A line counts if it contains the string "object"; say how many such lines there are, giving only the number.

● Input data:

********

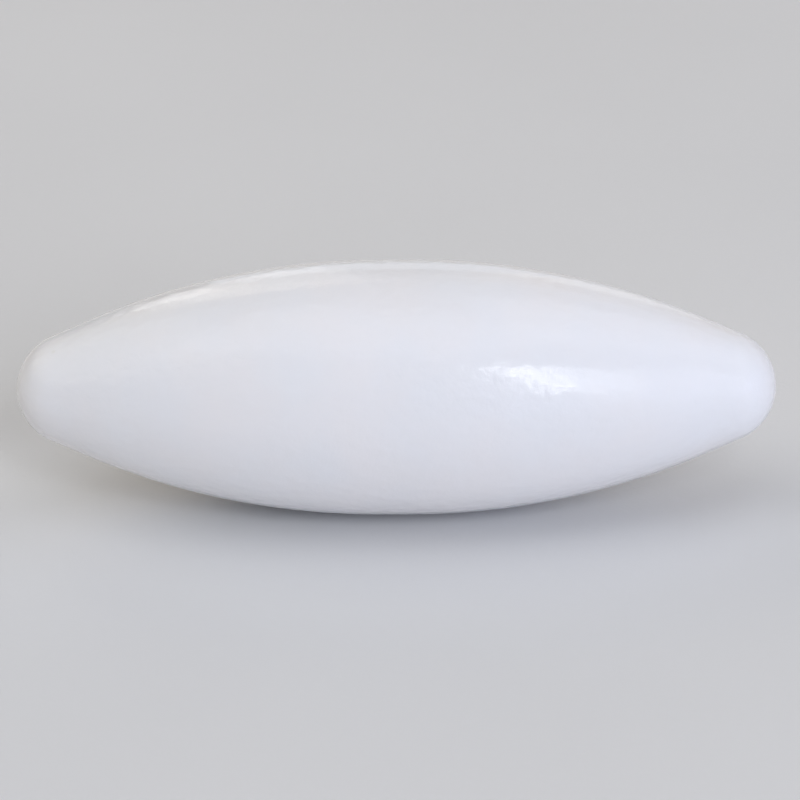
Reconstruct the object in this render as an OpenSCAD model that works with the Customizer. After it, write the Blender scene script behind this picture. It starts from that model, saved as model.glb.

********

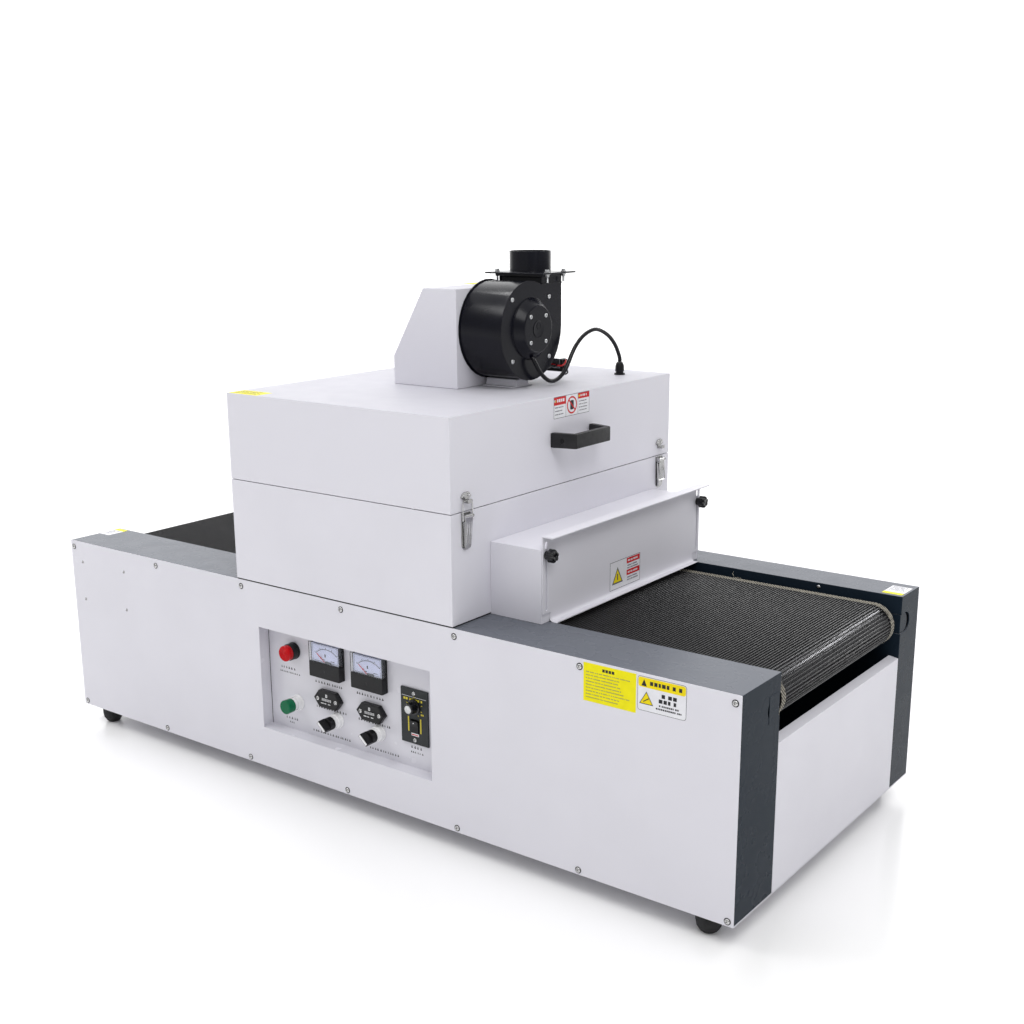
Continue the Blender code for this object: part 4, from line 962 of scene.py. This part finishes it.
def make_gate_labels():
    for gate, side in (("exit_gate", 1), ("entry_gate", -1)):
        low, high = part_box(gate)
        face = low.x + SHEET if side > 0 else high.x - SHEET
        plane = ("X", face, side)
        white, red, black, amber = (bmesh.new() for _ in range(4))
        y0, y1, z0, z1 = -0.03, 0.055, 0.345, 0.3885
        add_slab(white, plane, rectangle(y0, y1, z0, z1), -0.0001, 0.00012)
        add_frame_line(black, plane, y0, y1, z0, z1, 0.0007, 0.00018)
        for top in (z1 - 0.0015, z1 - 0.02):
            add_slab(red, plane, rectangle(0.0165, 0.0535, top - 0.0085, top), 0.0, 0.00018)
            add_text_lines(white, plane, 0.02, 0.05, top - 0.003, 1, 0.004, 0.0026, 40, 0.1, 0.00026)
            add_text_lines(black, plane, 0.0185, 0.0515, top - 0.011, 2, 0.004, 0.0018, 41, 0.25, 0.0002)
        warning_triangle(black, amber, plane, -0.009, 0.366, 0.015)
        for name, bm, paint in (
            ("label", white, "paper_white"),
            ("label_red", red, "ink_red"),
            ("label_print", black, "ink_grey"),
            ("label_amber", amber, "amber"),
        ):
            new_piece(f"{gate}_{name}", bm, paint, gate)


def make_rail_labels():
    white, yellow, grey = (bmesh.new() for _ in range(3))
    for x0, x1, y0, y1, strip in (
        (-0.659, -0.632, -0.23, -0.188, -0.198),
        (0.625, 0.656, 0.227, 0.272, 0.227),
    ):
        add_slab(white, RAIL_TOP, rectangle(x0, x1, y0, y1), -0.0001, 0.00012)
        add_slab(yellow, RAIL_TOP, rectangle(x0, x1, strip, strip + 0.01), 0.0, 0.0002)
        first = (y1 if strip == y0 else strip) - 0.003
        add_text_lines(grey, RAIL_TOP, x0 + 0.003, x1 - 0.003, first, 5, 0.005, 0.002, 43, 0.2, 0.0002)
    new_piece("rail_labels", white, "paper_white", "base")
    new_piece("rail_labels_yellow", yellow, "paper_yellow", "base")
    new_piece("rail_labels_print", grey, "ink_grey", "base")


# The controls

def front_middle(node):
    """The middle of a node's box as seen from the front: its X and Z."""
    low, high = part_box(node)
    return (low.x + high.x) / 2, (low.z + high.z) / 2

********

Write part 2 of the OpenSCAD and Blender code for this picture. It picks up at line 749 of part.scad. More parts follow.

********

● Result of this exercise: 2